# Objective
Reproduce the full listing that appears beneath this instruction exactly.

§

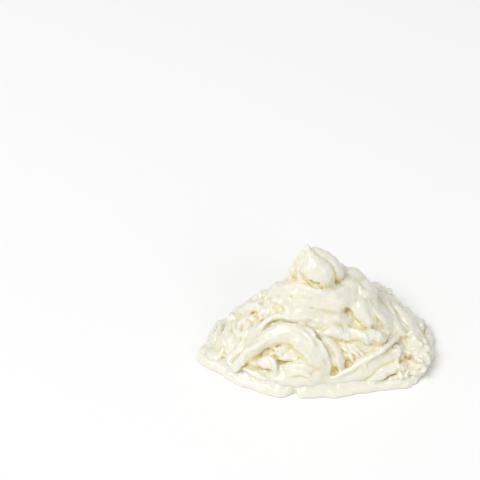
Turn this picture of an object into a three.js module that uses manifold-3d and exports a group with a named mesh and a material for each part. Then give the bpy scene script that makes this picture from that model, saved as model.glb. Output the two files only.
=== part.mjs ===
// Stracciatella served as a heap: shreds of pulled curd, folded and twisted over each other,
// standing in the cream that has run out round their foot. There is no dish under it.
// Millimetres, +Z up, +X to the right and +Y away from the shown side. The origin is on the
// surface that the heap lies on, under the middle of its box.

import * as THREE from "three";
import { mergeVertices } from "three/addons/utils/BufferGeometryUtils.js";
import Module from "manifold-3d";

const wasm = await Module();
wasm.setup();

// ---------------------------------------------------------------- driving dimensions

const PEAK_X = 2; // the mound's axis
const PEAK_Y = 0.5;
const PEAK_HEIGHT = 34;
const FOOT_WALL = 3; // upright wall at the mound's foot

// Reach of the mound from its axis, and how full its slope is (1 is a straight cone and 2 a
// dome), every 30 degrees from +X towards +Y.
const REACH = [41, 36, 33, 30, 29, 29.5, 41, 39, 31, 27.5, 29.5, 40];
const FULLNESS = [1.35, 1.5, 1.6, 1.5, 1.6, 1.6, 1.4, 1.4, 1.4, 1.4, 1.4, 1.35];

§

# The solution
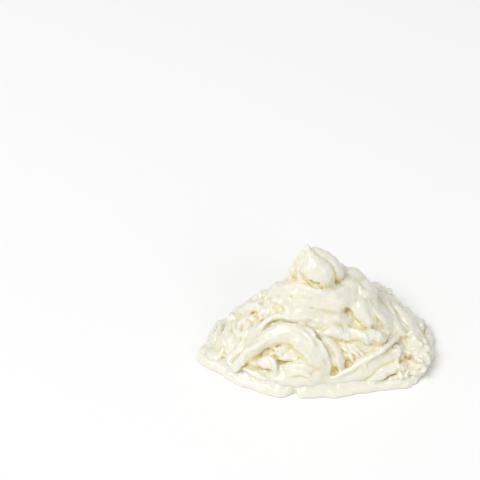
Turn this picture of an object into a three.js module that uses manifold-3d and exports a group with a named mesh and a material for each part. Then give the bpy scene script that makes this picture from that model, saved as model.glb. Output the two files only.
=== part.mjs ===
// Stracciatella served as a heap: shreds of pulled curd, folded and twisted over each other,
// standing in the cream that has run out round their foot. There is no dish under it.
// Millimetres, +Z up, +X to the right and +Y away from the shown side. The origin is on the
// surface that the heap lies on, under the middle of its box.

import * as THREE from "three";
import { mergeVertices } from "three/addons/utils/BufferGeometryUtils.js";
import Module from "manifold-3d";

const wasm = await Module();
wasm.setup();

// ---------------------------------------------------------------- driving dimensions

const PEAK_X = 2; // the mound's axis
const PEAK_Y = 0.5;
const PEAK_HEIGHT = 34;
const FOOT_WALL = 3; // upright wall at the mound's foot

// Reach of the mound from its axis, and how full its slope is (1 is a straight cone and 2 a
// dome), every 30 degrees from +X towards +Y.
const REACH = [41, 36, 33, 30, 29, 29.5, 41, 39, 31, 27.5, 29.5, 40];
const FULLNESS = [1.35, 1.5, 1.6, 1.5, 1.6, 1.6, 1.4, 1.4, 1.4, 1.4, 1.4, 1.35];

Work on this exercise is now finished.